### Your task
Restate the opening lines of the material below word for word, stopping after the line that contains "the hand up.".
** START **
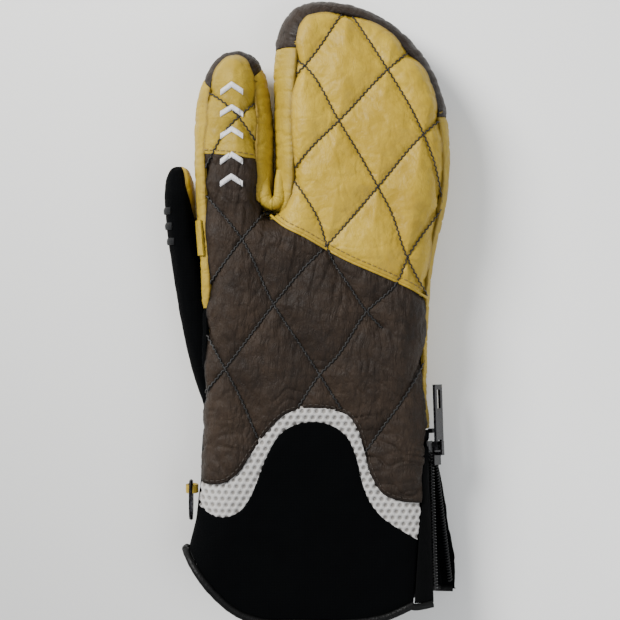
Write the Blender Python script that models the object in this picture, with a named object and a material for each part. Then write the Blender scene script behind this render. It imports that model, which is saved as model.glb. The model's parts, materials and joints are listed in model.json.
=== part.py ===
"""Three-compartment ("trigger") mitten for the right hand, back of the hand up.

Metres, +Z up, +Y towards the fingertips, +X towards the little finger.
The mitten lies palm down on z = 0 and its footprint is centred on x = y = 0.
Every piece of leather or fabric is a closed slab cut from one shared skin:
a soft edge line in plan, with a rounded upper and lower side above it.
All driving dimensions below are in millimetres.
"""
import math

import bpy
import numpy as np

for old in list(bpy.data.objects):
    bpy.data.objects.remove(old, do_unlink=True)

MM = 0.001

# ---------------------------------------------------------------- dimensions
GAP = 0.7              # clearance between neighbouring pieces
LEATHER = 1.5          # outer leather with its backing
SOFTSHELL = 1.3        # stretch fabric of the cuff and the thumb
MESH = 2.2             # spacer mesh of the wrist insert
LINING = 1.1           # fleece lining
LINING_DEPTH = 3.6     # outer skin to the outside of the lining
EDGE_RADIUS = 17.0     # plan width over which the edge rounds up to the crown
KNUCKLE_Y = 49.0       # flex line of the index finger and of the hood
KNUCKLE_Z = 18.0
FOLD_BACK = 5.5        # half length of the knuckle fold on the back
FOLD_PALM = 15.5       # the same on the palm side, where the leather bunches
SIDE_LOW = -50.0       # lower edge of the side walls, degrees below the edge line
PALM_LEFT = -26.0      # left edge of the palm panel, beside the thumb hole
CUFF_TOP = -54.0       # seam between palm and cuff on the palm side
ZIP_TOP = np.array((56.8, -62.0, 19.0))       # where the two chains meet
ZIP_BACK_END = np.array((58.8, -131.0, 22.0))
ZIP_PALM_END = np.array((65.8, -131.5, 10.0))
CHAIN_WIDTH = 2.4
CHAIN_THICK = 2.2
TAPE = 0.8
THUMB_PIVOT = (-50.0, -30.0)

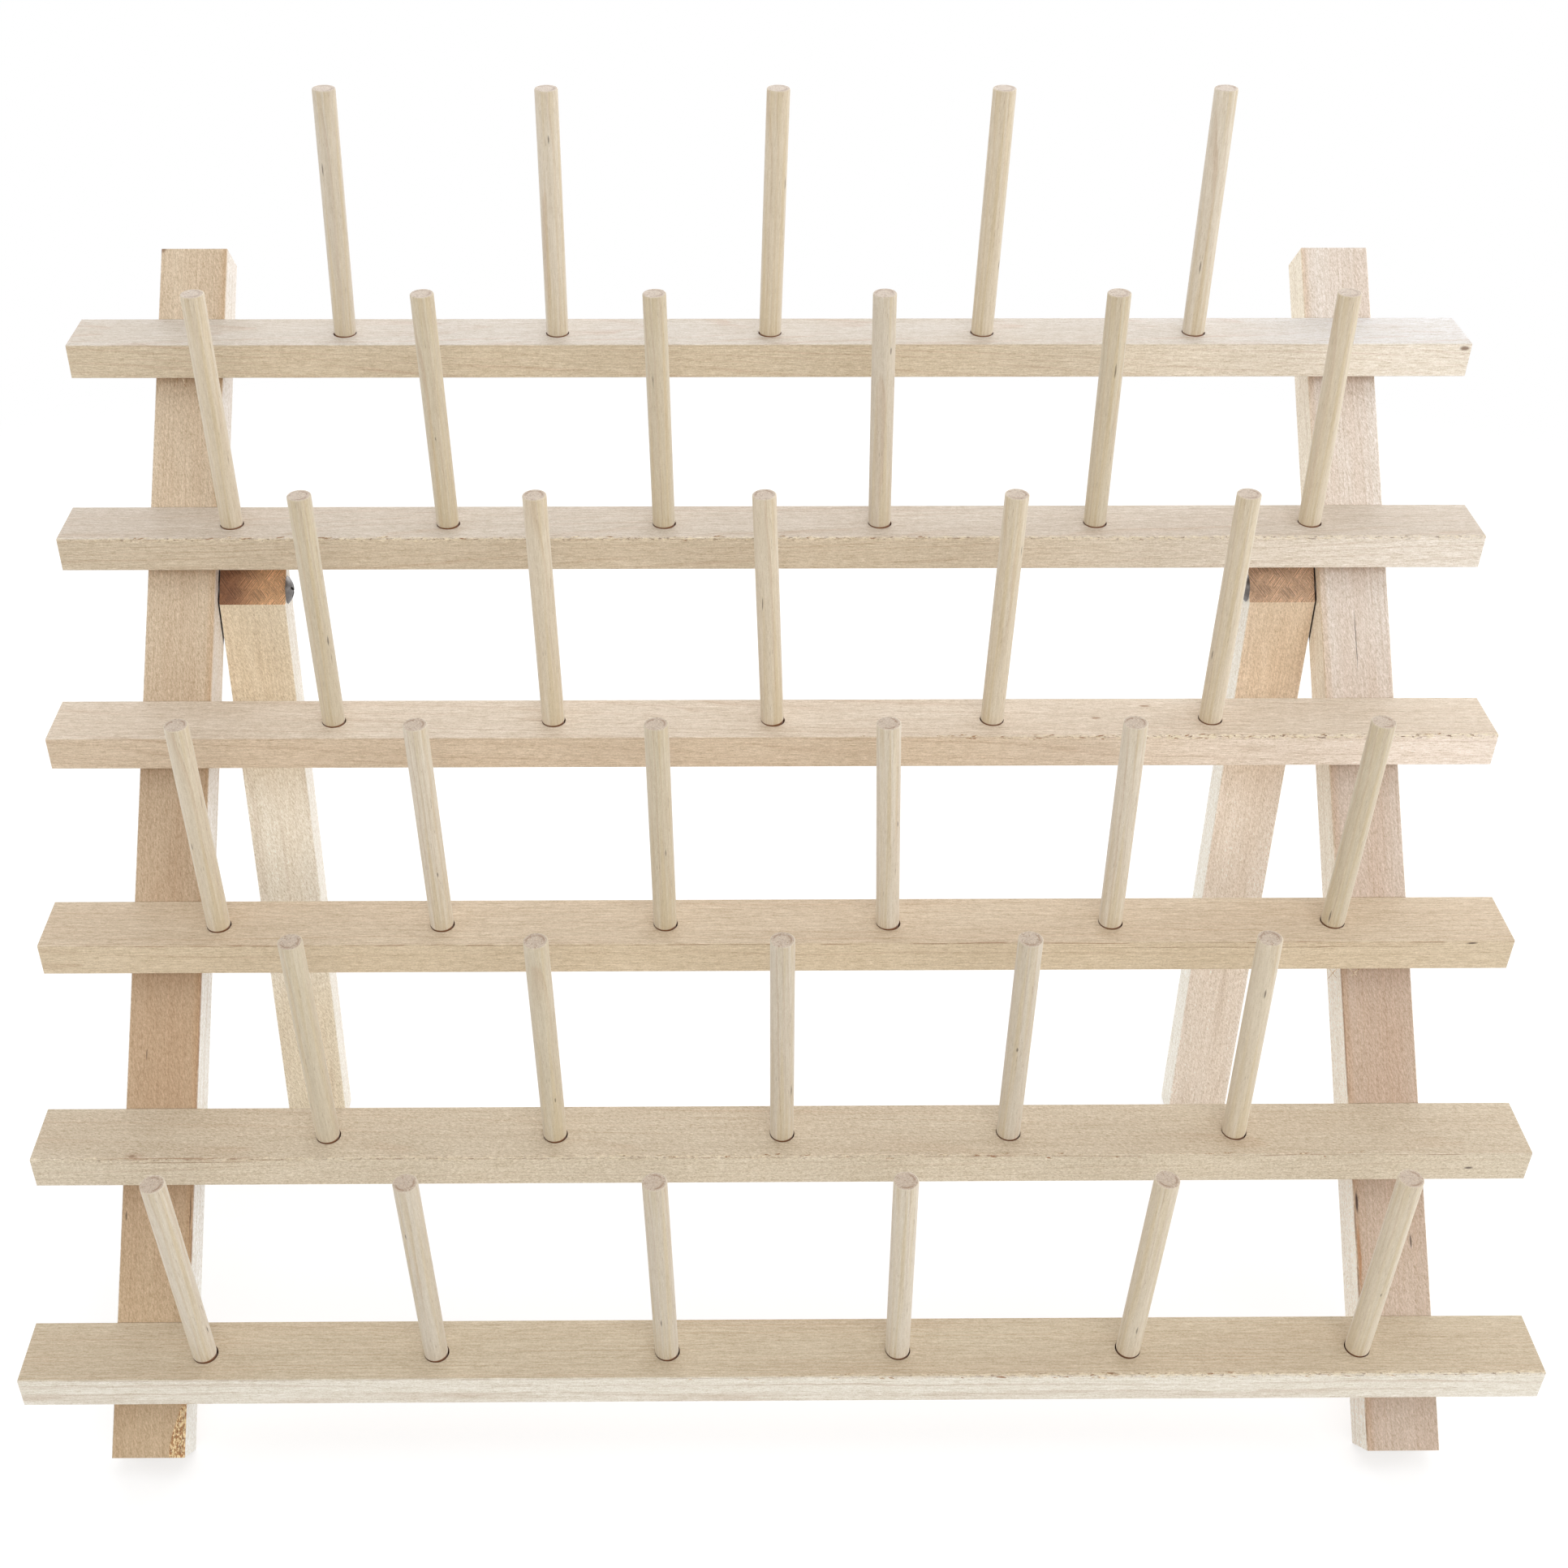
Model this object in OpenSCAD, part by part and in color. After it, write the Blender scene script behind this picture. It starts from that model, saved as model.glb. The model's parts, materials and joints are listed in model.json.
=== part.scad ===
** END **
### Result for this task
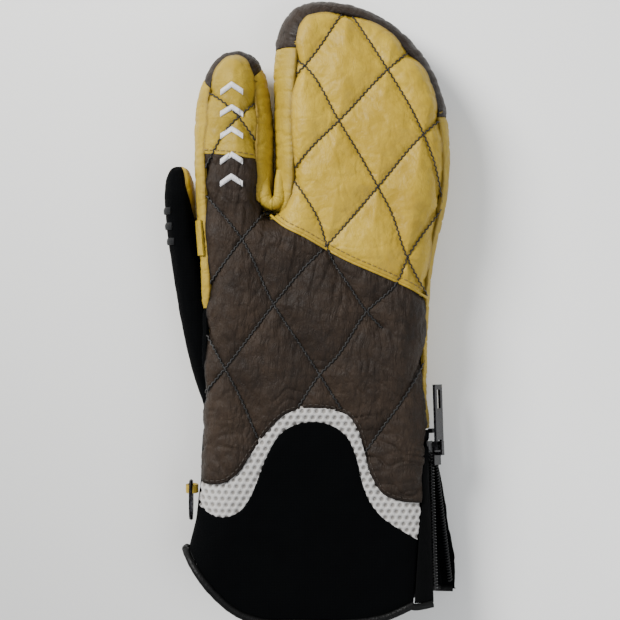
Write the Blender Python script that models the object in this picture, with a named object and a material for each part. Then write the Blender scene script behind this render. It imports that model, which is saved as model.glb. The model's parts, materials and joints are listed in model.json.
=== part.py ===
"""Three-compartment ("trigger") mitten for the right hand, back of the hand up.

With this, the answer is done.